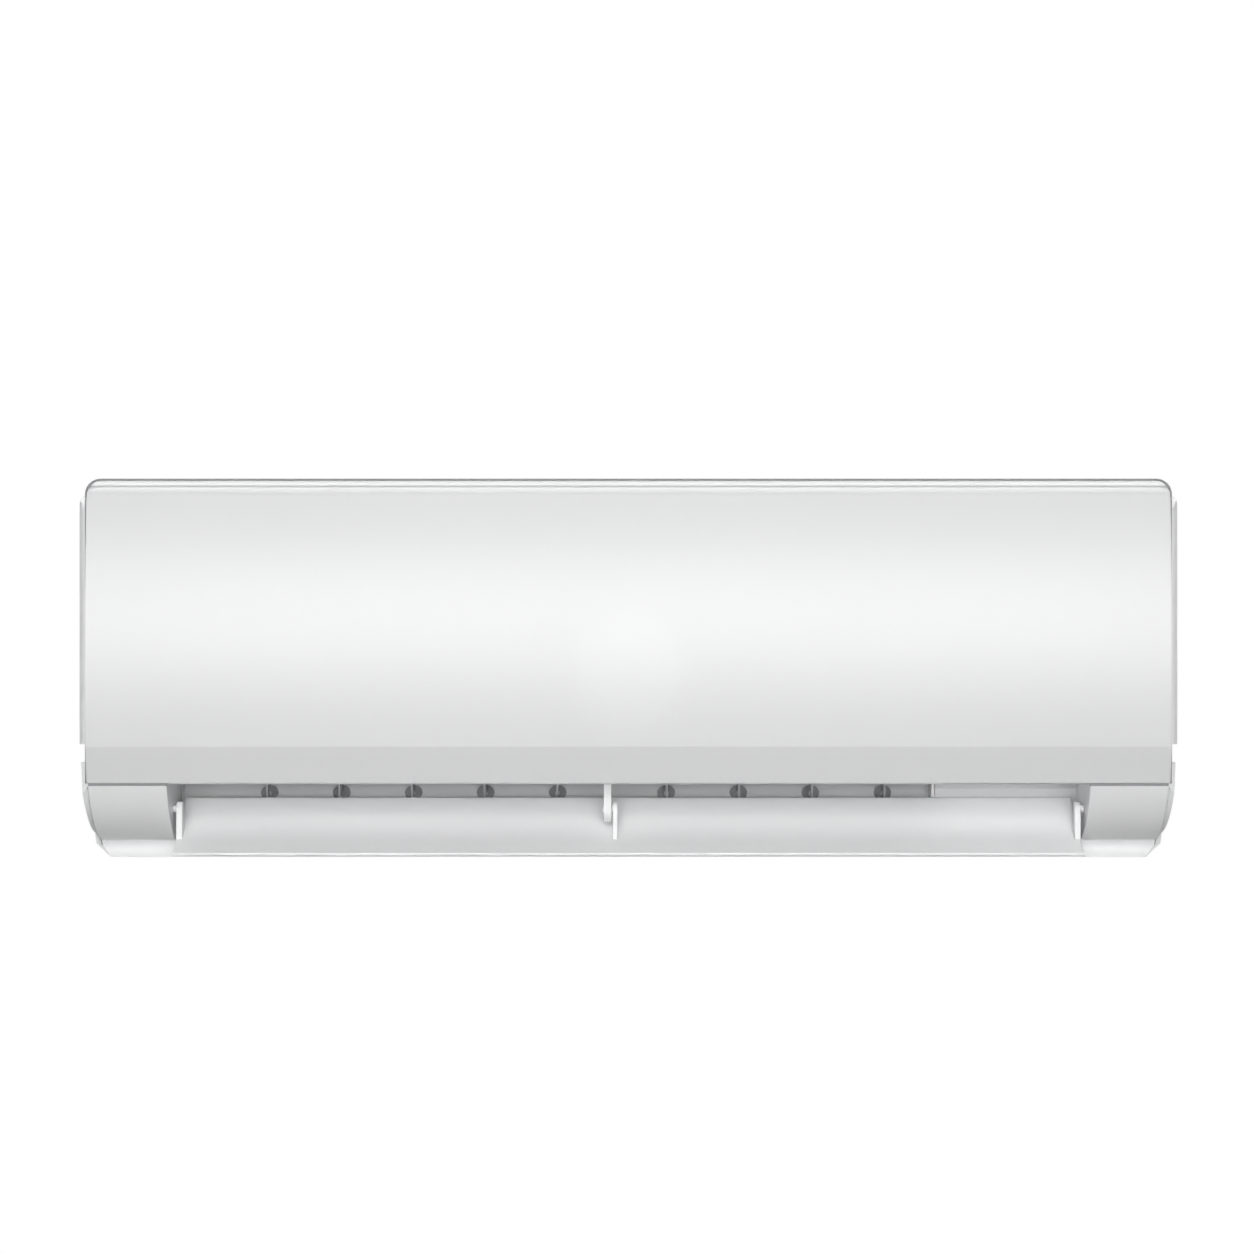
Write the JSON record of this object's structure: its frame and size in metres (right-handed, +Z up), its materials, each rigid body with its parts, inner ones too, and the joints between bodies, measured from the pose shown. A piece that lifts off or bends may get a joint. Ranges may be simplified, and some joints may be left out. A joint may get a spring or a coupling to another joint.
{
  "type": "mini split indoor unit",
  "caption": "Wall-mounted indoor unit of a split air conditioner with a hinged front panel, air louver, vanes, cross-flow fan and cooling coils on a wall plate.",
  "frame": {"origin": "on the wall plate's back face, midway across the unit and midway between its top and bottom", "axes": "+X to the right as seen from the room, +Y into the wall, +Z up"},
  "size_m": [0.845, 0.209, 0.293],
  "materials": {
    "gloss_white": "polished",
    "satin_white": "satin",
    "pale_plastic": "matt moulded",
    "grey_plastic": "matt moulded",
    "black_plastic": "matt moulded",
    "dark_plastic": "matt moulded",
    "filter_net": "woven net in a moulded frame",
    "galvanised": "galvanised sheet",
    "aluminium_fins": "thin stacked fins",
    "copper": "drawn copper tube",
    "brass_nuts": "forged and machined",
    "steel": "machined",
    "rubber": "moulded",
    "foam": "closed-cell foam",
    "circuit_board": "coated laminate"
  },
  "bodies": {
    "unit": {"bearing_holder": "pale_plastic", "casing_screws": "steel", "coil_sensor": "copper", "coil_sheet_left": "galvanised", "coil_sheet_right": "galvanised", "control_board": "circuit_board", "control_box": "galvanised", "control_box_cover": "galvanised", "corner_cover_left": "satin_white", "corner_cover_right": "satin_white", "drain_pan": "pale_plastic", "drain_plug": "rubber", "evaporator_front": "aluminium_fins", "evaporator_rear": "aluminium_fins", "evaporator_upper": "aluminium_fins", "fan_bearing": "rubber", "fan_motor": "steel", "filter_guide": "pale_plastic", "flare_nut_gas": "brass_nuts", "flare_nut_liquid": "brass_nuts", "front_frame": "satin_white", "gas_pipe": "copper", "intake_grille": "satin_white", "liquid_pipe": "copper", "louver_bracket": "satin_white", "louver_motor": "dark_plastic", "motor_clamp": "pale_plastic", "motor_rubber_rings": "rubber", "outlet_blank": "pale_plastic", "pipe_holder": "pale_plastic", "pipe_sleeve": "foam", "rear_chassis": "pale_plastic", "receiver_board": "circuit_board", "return_bends_left": "copper", "return_bends_right": "copper", "side_cap_left": "satin_white", "side_cap_right": "satin_white", "terminal_block": "black_plastic", "terminal_cover": "satin_white", "wall_plate": "galvanised"},
    "panel": {"front_panel": "gloss_white"},
    "louver": {"louver": "satin_white"},
    "fan": {"fan_wheel": "dark_plastic", "fan_stub_shaft": "steel", "motor_shaft": "steel"},
    "link_left": {"vane_link_left": "grey_plastic"},
    "link_right": {"vane_link_right": "grey_plastic"},
    "button": {"manual_button": "satin_white"},
    "filter_left": {"filter_left": "filter_net"},
    "filter_right": {"filter_right": "filter_net"},
    "vane_1": {"vane_1": "grey_plastic"},
    "vane_2": {"vane_2": "grey_plastic"},
    "vane_3": {"vane_3": "grey_plastic"},
    "vane_4": {"vane_4": "grey_plastic"},
    "vane_5": {"vane_5": "grey_plastic"},
    "vane_6": {"vane_6": "grey_plastic"},
    "vane_7": {"vane_7": "grey_plastic"},
    "vane_8": {"vane_8": "grey_plastic"},
    "vane_9": {"vane_9": "grey_plastic"}
  },
  "joints": [
    {"name": "panel_hinge", "type": "hinge", "parent": "unit", "child": "panel", "pos_m": [0, -0.187, 0.136], "axis": [-1, 0, 0], "range_deg": [0, 60]},
    {"name": "louver_hinge", "type": "hinge", "parent": "unit", "child": "louver", "pos_m": [0, -0.164, -0.1082], "axis": [1, 0, 0], "range_deg": [-75, 20]},
    {"name": "fan_spin", "type": "hinge", "parent": "unit", "child": "fan", "pos_m": [0, -0.105, -0.005], "axis": [1, 0, 0], "continuous": true},
    {"name": "vane_1_hinge", "type": "hinge", "parent": "unit", "child": "vane_1", "pos_m": [-0.2845, -0.11044, -0.09897], "axis": [0, -0.7506, 0.6607], "range_deg": [-35, 35]},
    {"name": "vane_2_hinge", "type": "hinge", "parent": "unit", "child": "vane_2", "pos_m": [-0.2274, -0.11044, -0.09897], "axis": [0, -0.7506, 0.6607], "range_deg": [-35, 35]},
    {"name": "vane_3_hinge", "type": "hinge", "parent": "unit", "child": "vane_3", "pos_m": [-0.1703, -0.11044, -0.09897], "axis": [0, -0.7506, 0.6607], "range_deg": [-35, 35]},
    {"name": "vane_4_hinge", "type": "hinge", "parent": "unit", "child": "vane_4", "pos_m": [-0.1132, -0.11044, -0.09897], "axis": [0, -0.7506, 0.6607], "range_deg": [-35, 35]},
    {"name": "vane_5_hinge", "type": "hinge", "parent": "unit", "child": "vane_5", "pos_m": [-0.0561, -0.11044, -0.09897], "axis": [0, -0.7506, 0.6607], "range_deg": [-35, 35]},
    {"name": "vane_6_hinge", "type": "hinge", "parent": "unit", "child": "vane_6", "pos_m": [0.0302, -0.11044, -0.09897], "axis": [0, -0.7506, 0.6607], "range_deg": [-35, 35]},
    {"name": "vane_7_hinge", "type": "hinge", "parent": "unit", "child": "vane_7", "pos_m": [0.0873, -0.11044, -0.09897], "axis": [0, -0.7506, 0.6607], "range_deg": [-35, 35]},
    {"name": "vane_8_hinge", "type": "hinge", "parent": "unit", "child": "vane_8", "pos_m": [0.1444, -0.11044, -0.09897], "axis": [0, -0.7506, 0.6607], "range_deg": [-35, 35]},
    {"name": "vane_9_hinge", "type": "hinge", "parent": "unit", "child": "vane_9", "pos_m": [0.2015, -0.11044, -0.09897], "axis": [0, -0.7506, 0.6607], "range_deg": [-35, 35]},
    {"name": "link_left_hinge", "type": "hinge", "parent": "vane_1", "child": "link_left", "pos_m": [-0.2845, -0.09459, -0.08095], "axis": [0, -0.7506, 0.6607], "range_deg": [-35, 35]},
    {"name": "link_right_hinge", "type": "hinge", "parent": "vane_6", "child": "link_right", "pos_m": [0.0302, -0.09459, -0.08095], "axis": [0, -0.7506, 0.6607], "range_deg": [-35, 35]},
    {"name": "button_press", "type": "slide", "parent": "unit", "child": "button", "axis": [0, 1, 0], "range_m": [0, 0.0015], "stiffness_N_per_m": 300},
    {"name": "filter_left_lift", "type": "slide", "parent": "unit", "child": "filter_left", "axis": [0, 0, 1], "range_m": [0, 0.006]},
    {"name": "filter_right_lift", "type": "slide", "parent": "unit", "child": "filter_right", "axis": [0, 0, 1], "range_m": [0, 0.006]}
  ],
  "couplings": [
    {"joint": "vane_2_hinge", "follows": "vane_1_hinge", "ratio": 1},
    {"joint": "vane_3_hinge", "follows": "vane_1_hinge", "ratio": 1},
    {"joint": "vane_4_hinge", "follows": "vane_1_hinge", "ratio": 1},
    {"joint": "vane_5_hinge", "follows": "vane_1_hinge", "ratio": 1},
    {"joint": "vane_7_hinge", "follows": "vane_6_hinge", "ratio": 1},
    {"joint": "vane_8_hinge", "follows": "vane_6_hinge", "ratio": 1},
    {"joint": "vane_9_hinge", "follows": "vane_6_hinge", "ratio": 1},
    {"joint": "link_left_hinge", "follows": "vane_1_hinge", "ratio": -1},
    {"joint": "link_right_hinge", "follows": "vane_6_hinge", "ratio": -1}
  ]
}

==*==

== Work to do ==
Extract the complete data, matching each line exactly.

== Task result ==
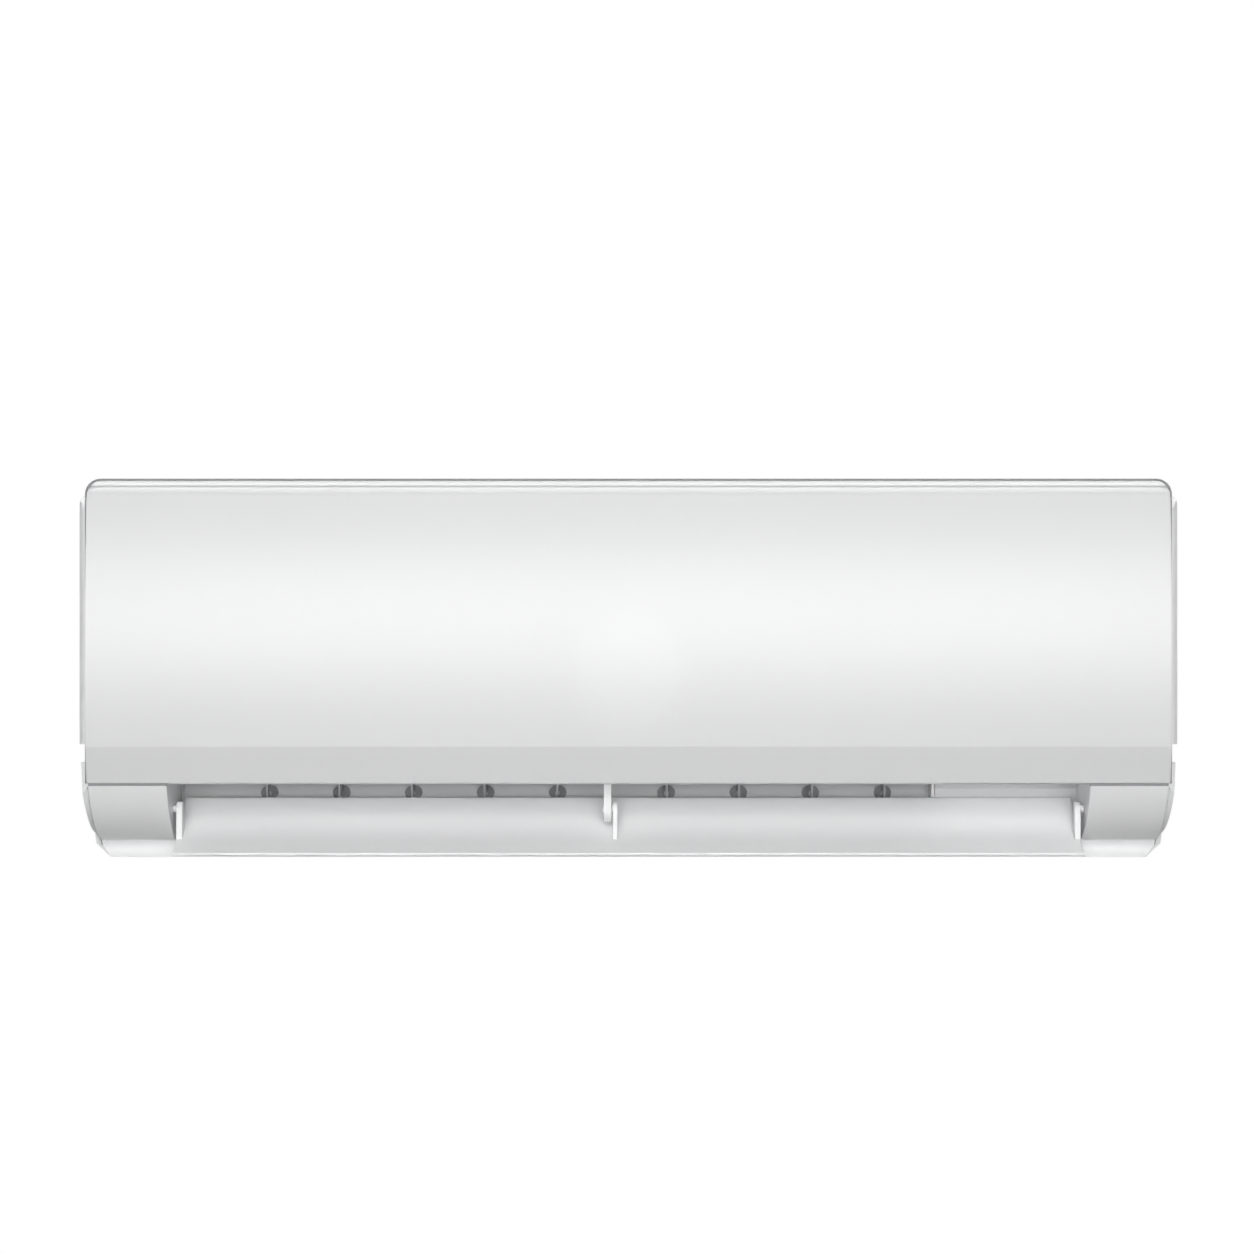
Write the JSON record of this object's structure: its frame and size in metres (right-handed, +Z up), its materials, each rigid body with its parts, inner ones too, and the joints between bodies, measured from the pose shown. A piece that lifts off or bends may get a joint. Ranges may be simplified, and some joints may be left out. A joint may get a spring or a coupling to another joint.
{
  "type": "mini split indoor unit",
  "caption": "Wall-mounted indoor unit of a split air conditioner with a hinged front panel, air louver, vanes, cross-flow fan and cooling coils on a wall plate.",
  "frame": {"origin": "on the wall plate's back face, midway across the unit and midway between its top and bottom", "axes": "+X to the right as seen from the room, +Y into the wall, +Z up"},
  "size_m": [0.845, 0.209, 0.293],
  "materials": {
    "gloss_white": "polished",
    "satin_white": "satin",
    "pale_plastic": "matt moulded",
    "grey_plastic": "matt moulded",
    "black_plastic": "matt moulded",
    "dark_plastic": "matt moulded",
    "filter_net": "woven net in a moulded frame",
    "galvanised": "galvanised sheet",
    "aluminium_fins": "thin stacked fins",
    "copper": "drawn copper tube",
    "brass_nuts": "forged and machined",
    "steel": "machined",
    "rubber": "moulded",
    "foam": "closed-cell foam",
    "circuit_board": "coated laminate"
  },
  "bodies": {
    "unit": {"bearing_holder": "pale_plastic", "casing_screws": "steel", "coil_sensor": "copper", "coil_sheet_left": "galvanised", "coil_sheet_right": "galvanised", "control_board": "circuit_board", "control_box": "galvanised", "control_box_cover": "galvanised", "corner_cover_left": "satin_white", "corner_cover_right": "satin_white", "drain_pan": "pale_plastic", "drain_plug": "rubber", "evaporator_front": "aluminium_fins", "evaporator_rear": "aluminium_fins", "evaporator_upper": "aluminium_fins", "fan_bearing": "rubber", "fan_motor": "steel", "filter_guide": "pale_plastic", "flare_nut_gas": "brass_nuts", "flare_nut_liquid": "brass_nuts", "front_frame": "satin_white", "gas_pipe": "copper", "intake_grille": "satin_white", "liquid_pipe": "copper", "louver_bracket": "satin_white", "louver_motor": "dark_plastic", "motor_clamp": "pale_plastic", "motor_rubber_rings": "rubber", "outlet_blank": "pale_plastic", "pipe_holder": "pale_plastic", "pipe_sleeve": "foam", "rear_chassis": "pale_plastic", "receiver_board": "circuit_board", "return_bends_left": "copper", "return_bends_right": "copper", "side_cap_left": "satin_white", "side_cap_right": "satin_white", "terminal_block": "black_plastic", "terminal_cover": "satin_white", "wall_plate": "galvanised"},
    "panel": {"front_panel": "gloss_white"},
    "louver": {"louver": "satin_white"},
    "fan": {"fan_wheel": "dark_plastic", "fan_stub_shaft": "steel", "motor_shaft": "steel"},
    "link_left": {"vane_link_left": "grey_plastic"},
    "link_right": {"vane_link_right": "grey_plastic"},
    "button": {"manual_button": "satin_white"},
    "filter_left": {"filter_left": "filter_net"},
    "filter_right": {"filter_right": "filter_net"},
    "vane_1": {"vane_1": "grey_plastic"},
    "vane_2": {"vane_2": "grey_plastic"},
    "vane_3": {"vane_3": "grey_plastic"},
    "vane_4": {"vane_4": "grey_plastic"},
    "vane_5": {"vane_5": "grey_plastic"},
    "vane_6": {"vane_6": "grey_plastic"},
    "vane_7": {"vane_7": "grey_plastic"},
    "vane_8": {"vane_8": "grey_plastic"},
    "vane_9": {"vane_9": "grey_plastic"}
  },
  "joints": [
    {"name": "panel_hinge", "type": "hinge", "parent": "unit", "child": "panel", "pos_m": [0, -0.187, 0.136], "axis": [-1, 0, 0], "range_deg": [0, 60]},
    {"name": "louver_hinge", "type": "hinge", "parent": "unit", "child": "louver", "pos_m": [0, -0.164, -0.1082], "axis": [1, 0, 0], "range_deg": [-75, 20]},
    {"name": "fan_spin", "type": "hinge", "parent": "unit", "child": "fan", "pos_m": [0, -0.105, -0.005], "axis": [1, 0, 0], "continuous": true},
    {"name": "vane_1_hinge", "type": "hinge", "parent": "unit", "child": "vane_1", "pos_m": [-0.2845, -0.11044, -0.09897], "axis": [0, -0.7506, 0.6607], "range_deg": [-35, 35]},
    {"name": "vane_2_hinge", "type": "hinge", "parent": "unit", "child": "vane_2", "pos_m": [-0.2274, -0.11044, -0.09897], "axis": [0, -0.7506, 0.6607], "range_deg": [-35, 35]},
    {"name": "vane_3_hinge", "type": "hinge", "parent": "unit", "child": "vane_3", "pos_m": [-0.1703, -0.11044, -0.09897], "axis": [0, -0.7506, 0.6607], "range_deg": [-35, 35]},
    {"name": "vane_4_hinge", "type": "hinge", "parent": "unit", "child": "vane_4", "pos_m": [-0.1132, -0.11044, -0.09897], "axis": [0, -0.7506, 0.6607], "range_deg": [-35, 35]},
    {"name": "vane_5_hinge", "type": "hinge", "parent": "unit", "child": "vane_5", "pos_m": [-0.0561, -0.11044, -0.09897], "axis": [0, -0.7506, 0.6607], "range_deg": [-35, 35]},
    {"name": "vane_6_hinge", "type": "hinge", "parent": "unit", "child": "vane_6", "pos_m": [0.0302, -0.11044, -0.09897], "axis": [0, -0.7506, 0.6607], "range_deg": [-35, 35]},
    {"name": "vane_7_hinge", "type": "hinge", "parent": "unit", "child": "vane_7", "pos_m": [0.0873, -0.11044, -0.09897], "axis": [0, -0.7506, 0.6607], "range_deg": [-35, 35]},
    {"name": "vane_8_hinge", "type": "hinge", "parent": "unit", "child": "vane_8", "pos_m": [0.1444, -0.11044, -0.09897], "axis": [0, -0.7506, 0.6607], "range_deg": [-35, 35]},
    {"name": "vane_9_hinge", "type": "hinge", "parent": "unit", "child": "vane_9", "pos_m": [0.2015, -0.11044, -0.09897], "axis": [0, -0.7506, 0.6607], "range_deg": [-35, 35]},
    {"name": "link_left_hinge", "type": "hinge", "parent": "vane_1", "child": "link_left", "pos_m": [-0.2845, -0.09459, -0.08095], "axis": [0, -0.7506, 0.6607], "range_deg": [-35, 35]},
    {"name": "link_right_hinge", "type": "hinge", "parent": "vane_6", "child": "link_right", "pos_m": [0.0302, -0.09459, -0.08095], "axis": [0, -0.7506, 0.6607], "range_deg": [-35, 35]},
    {"name": "button_press", "type": "slide", "parent": "unit", "child": "button", "axis": [0, 1, 0], "range_m": [0, 0.0015], "stiffness_N_per_m": 300},
    {"name": "filter_left_lift", "type": "slide", "parent": "unit", "child": "filter_left", "axis": [0, 0, 1], "range_m": [0, 0.006]},
    {"name": "filter_right_lift", "type": "slide", "parent": "unit", "child": "filter_right", "axis": [0, 0, 1], "range_m": [0, 0.006]}
  ],
  "couplings": [
    {"joint": "vane_2_hinge", "follows": "vane_1_hinge", "ratio": 1},
    {"joint": "vane_3_hinge", "follows": "vane_1_hinge", "ratio": 1},
    {"joint": "vane_4_hinge", "follows": "vane_1_hinge", "ratio": 1},
    {"joint": "vane_5_hinge", "follows": "vane_1_hinge", "ratio": 1},
    {"joint": "vane_7_hinge", "follows": "vane_6_hinge", "ratio": 1},
    {"joint": "vane_8_hinge", "follows": "vane_6_hinge", "ratio": 1},
    {"joint": "vane_9_hinge", "follows": "vane_6_hinge", "ratio": 1},
    {"joint": "link_left_hinge", "follows": "vane_1_hinge", "ratio": -1},
    {"joint": "link_right_hinge", "follows": "vane_6_hinge", "ratio": -1}
  ]
}